Une centaine de députés pour Les Républicains, une petite trentaine pour un Parti socialiste moribond et ses alliés, moins de 20 pour La France insoumise et pas plus de cinq pour le Front national… Pendant les cinq prochaines années, l’opposition parlementaire ne va pas peser lourd dans les rangs de l’Assemblée nationale. Ce qui n’est pas pour rassurer totalement les cadres du parti présidentiel : "Le risque, c’est que l’opposition n’existe pas à l’Assemblée et qu’elle s’exprime dans la rue". La confidence est signée d’un membre de REM dans Le Monde, lundi. Elle traduit une crainte : avec l’examen prochain des dispositions de la future réforme du code du travail, les syndicats et les organisations hostiles à Emmanuel Macron pourraient retrouver un second souffle. Plus largement, la population pourrait changer d’attitude envers lui. "Il ne faudrait pas que la nouvelle majorité surestime son poids au sein de la population. Il y a pour l’instant un état de bienveillance, de confiance vis-à-vis de cette majorité qui va devoir se gagner en tenant ses promesses de renouvellement des visages et des pratiques", résume Yves-Marie Cann.

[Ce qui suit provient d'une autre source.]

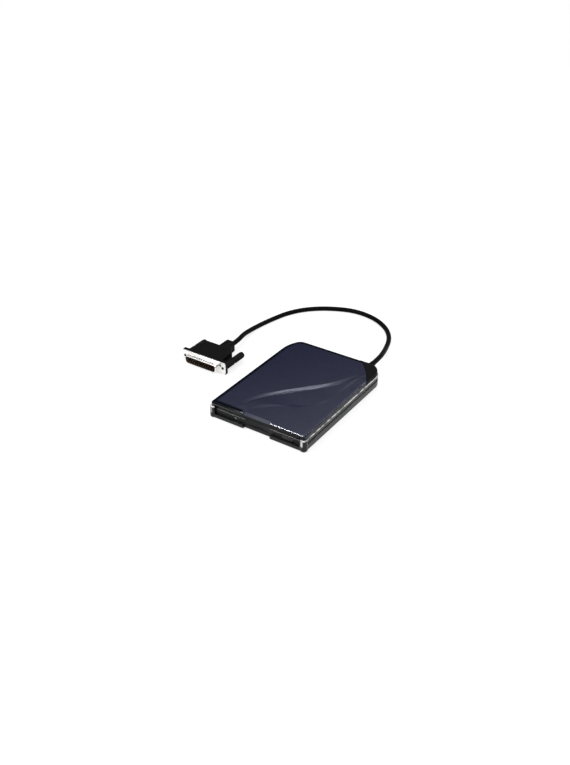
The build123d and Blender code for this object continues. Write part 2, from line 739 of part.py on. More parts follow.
with BuildPart() as chassis_tray:
    with BuildSketch(Plane.XY.offset(chassis_bottom)):
        with BuildLine():
            Polyline(
                (-chassis_outer, bezel_back),
                (-chassis_outer, wall_back),
                (-chassis_outer + chassis_corner_cut, mechanism_back),
                (chassis_outer - chassis_corner_cut, mechanism_back),
                (chassis_outer, wall_back),
                (chassis_outer, bezel_back),
                close=True,
            )
        make_face()
    extrude(amount=chassis_gauge)
    # Side walls up to the shield, with upright slots for the pins of the cradle.
    for side in (-1, 1):
        x_low, x_high = sorted((side * chassis_inner, side * chassis_outer))
        box_on(deck, shield_underside, x_low, x_high, bezel_back, wall_back)
    with BuildSketch(Plane.YZ.offset(-chassis_outer - 1)):
        for y in pin_points:
            with Locations((y, pin_z - disk_lift / 2)):
                SlotCenterToCenter(disk_lift, 2 * (guide_pin_radius + pin_play), rotation=90)
    extrude(amount=2 * chassis_outer + 2, mode=Mode.SUBTRACT)
    # A low wall across the back, open where the ribbon passes.
    wall_half = chassis_outer - chassis_corner_cut
    box_on(deck, holder_underside - 2, -wall_half, wall_half,
           mechanism_back - chassis_gauge, mechanism_back)
    box_on(deck, deck + 2.5, ribbon_x - 2, ribbon_x + ribbon_width + 2, mechanism_back - 2,
           mechanism_back + 1, mode=Mode.SUBTRACT)
    # Posts that the loaded disk lies on, and the post of the shutter lever.
    post_on(deck, loaded_disk_bottom, 1.5, disk_posts)
    post_on(deck, lever_bottom - 2.1, lever_post_radius + 1.0, [(lever_x, lever_y)])
    post_on(deck, lever_bottom + lever_gauge + 0.6, lever_post_radius, [(lever_x, lever_y)])
    # Tapped collars for the screws from below.
    post_on(deck, screw_boss_top, screw_radius + 0.7, mount_points)
    post_on(chassis_bottom, screw_boss_top, screw_radius + bond_gap, mount_points, mode=Mode.SUBTRACT)
    # Upright tabs that hold the front ends of the eject springs.
    for side in (-1, 1):
        x_low, x_high = sorted((side * (spring_x - 1), side * (spring_x + 1)))
        box_on(deck, spring_z + 1.0, x_low, x_high + spring_radius,
               spring_front - chassis_gauge, spring_front)
    post_y = [(side * spring_x + spring_radius, spring_z) for side in (-1, 1)]
    with BuildSketch(Plane.XZ.offset(-spring_front + 2)):
        with Locations(*post_y):
            Circle(spring_wire + fit_gap)
    extrude(amount=-3, mode=Mode.SUBTRACT)
    # Inward tabs that the shield is screwed to.
    for side in (-1, 1):
        x_low, x_high = sorted((side * (chassis_inner - 4), side * chassis_inner))
        box_on(shield_underside - chassis_gauge, shield_underside, x_low, x_high,
               shield_screw_y - shield_tab_half, shield_screw_y + shield_tab_half)
    post_on(shield_underside - chassis_gauge, shield_underside, 0.7 + bond_gap, shield_screw_points,
            mode=Mode.SUBTRACT)
save(chassis_tray, "chassis_tray")

with BuildPart() as shield_plate:
    with BuildSketch(Plane.XY.offset(shield_underside)):
        with Locations((0, (bezel_back + wall_back) / 2)):
            Rectangle(2 * chassis_outer, wall_back - bezel_back)
        with Locations((0, (arm_notch_front + wall_back) / 2 - 1)):
            Rectangle(2 * arm_notch_half - 3, wall_back - arm_notch_front, mode=Mode.SUBTRACT)
        with Locations(*shield_screw_points):
            Circle(0.8, mode=Mode.SUBTRACT)
        with Locations((-28, disk_back + 1.8), (28, disk_back + 1.8)):
            SlotOverall(16, 5, mode=Mode.SUBTRACT)
    extrude(amount=shield_gauge)
save(shield_plate, "shield_plate")

with BuildPart() as shield_screws:
    post_on(shield_underside - 1.4, shield_underside + shield_gauge, 0.7, shield_screw_points)
    post_on(mechanism_top, mechanism_top + mechanism_gap - 0.05, 1.3, shield_screw_points)
save(shield_screws, "shield_screws")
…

- Le risque d’un recul lors des élections intermédiaires
Pour l’instant, Emmanuel Macron réussit son pari de faire exploser le paysage politique en le recomposant autour de sa personne et de son mouvement. Mais qu’en sera-t-il en 2020, lors des prochaines élections européennes, où le score du Front national est traditionnellement fort ? Avant de se représenter, peut-être, en 2022, le président de la République affrontera aussi l’épreuve des régionales, toujours compliquée à gérer pour la majorité en place. Yves-Marie Cann y voit au contraire un atout : "Ils partiront de rien et n’ont rien à perdre." Au niveau local, certaines figures du parti commencent déjà à réfléchir aux municipales, comme Benjamin Griveaux qui pourrait briguer la mairie de Paris en 2020. Des défaites symboliques marqueraient incontestablement un coup d’arrêt pour la dynamique Macron.